The one-day 2016 UNSW Innovation Summit and Showcase explores the cultural, economic and political factors that influence Australia’s innovation culture for global competitive advantage. Speakers represent a who’s who of innovation leadership in government, academia and business.
Our Showcase display gives global industry and government leaders a glimpse of our molecular profiling and drug testing platforms and the chance to talk to our researchers. Interactive videos will demonstrate drug discovery and precision medicine technologies and show how they support research and diagnostics into tailored treatments for the most aggressive children’s cancers.

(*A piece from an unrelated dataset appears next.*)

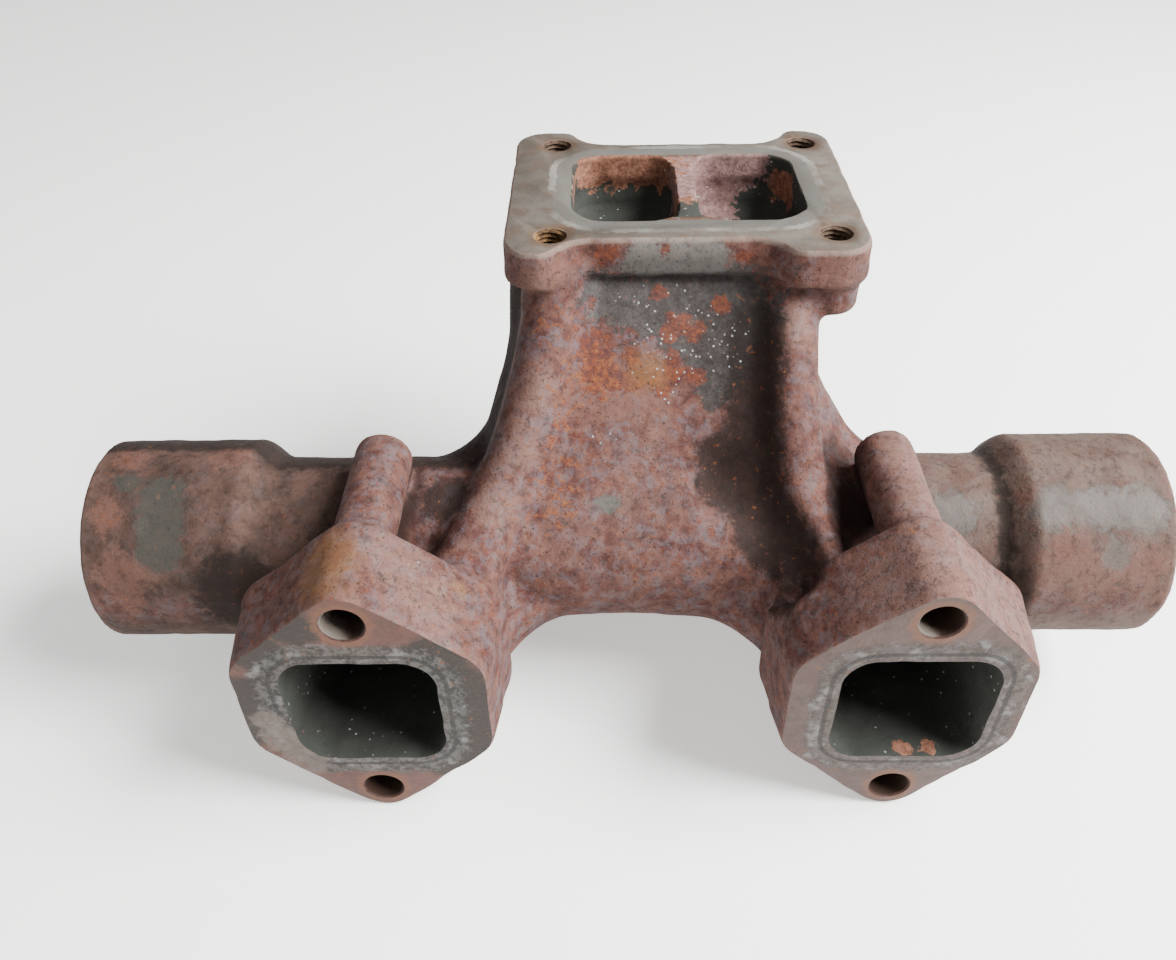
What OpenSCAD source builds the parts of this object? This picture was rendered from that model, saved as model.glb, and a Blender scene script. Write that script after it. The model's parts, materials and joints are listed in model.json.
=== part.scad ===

The central theme of our display is the Zero Childhood Cancer personalised medicine program led by Children’s Cancer Institute and Kids Cancer Centre at Sydney Children’s Hospital, Randwick. This visionary program is in pilot study phase and will be rolled out nationally in a clinical trial next year.
Zero Childhood Cancer draws on the capabilities of the ACRF Drug Discovery Centre at Children’s Cancer Institute. The Centre will have an increasingly important role carrying out in vitro drug sensitivity testing for the new program as it ramps up to a clinical trial. Managed by Dr Greg Arndt, the Drug Discovery Centre also offers a service to the medical research community and biotech industry for identifying new drugs.
Greg says he looks forward to showing delegates how advanced the Centre is in terms of expertise and infrastructure, and he welcomes the opportunity to discuss future collaborations. Sophisticated new instruments and software have been progressively added since the Drug Discovery Centre first opened its doors 8 years ago thanks to a grant from the Australian Cancer Research Foundation (ACRF). It remains one of only 2 high throughput drug screening centres in Australia, able to screen thousands of compounds in weeks instead of a year by manual methods.
“Representatives from pharma or biotech companies will be impressed by the infrastructure and know-how we have on hand.
Time is money when it comes to drug discovery. We significantly speed up small molecule screening and drug development.” he said.
Infrastructure and expertise
Key technologies in the Drug Discovery Centre include integrated liquid-handling robotic systems, fully automated high-content imaging and high capacity microtitre plate incubators.
Chemical compound libraries available include a library of 160,000 compounds for novel drug discovery, FDA-approved and known drug libraries, and boutique libraries such as kinase inhibitors and epigenetic modulators. All are stored in a dedicated, state-of-the-art facility.
The Centre, with its team of 8 staff, collaborates with Australian and overseas universities and research institutes, and is a key partner within CTx, the Cancer Therapeutics CRC. It provides the core drug screening facilities for adult and childhood drug discovery projects within the Cancer Therapeutics CRC pipeline and the core expertise for the establishment of an in vitro drug sensitivity testing platform for the Zero Childhood Cancer program. This innovative program was also discussed this week at the 5th Annual NHMRC Symposium on Research Translation in Melbourne by Personalised Medicine Manager, Vanesa Tyrrell.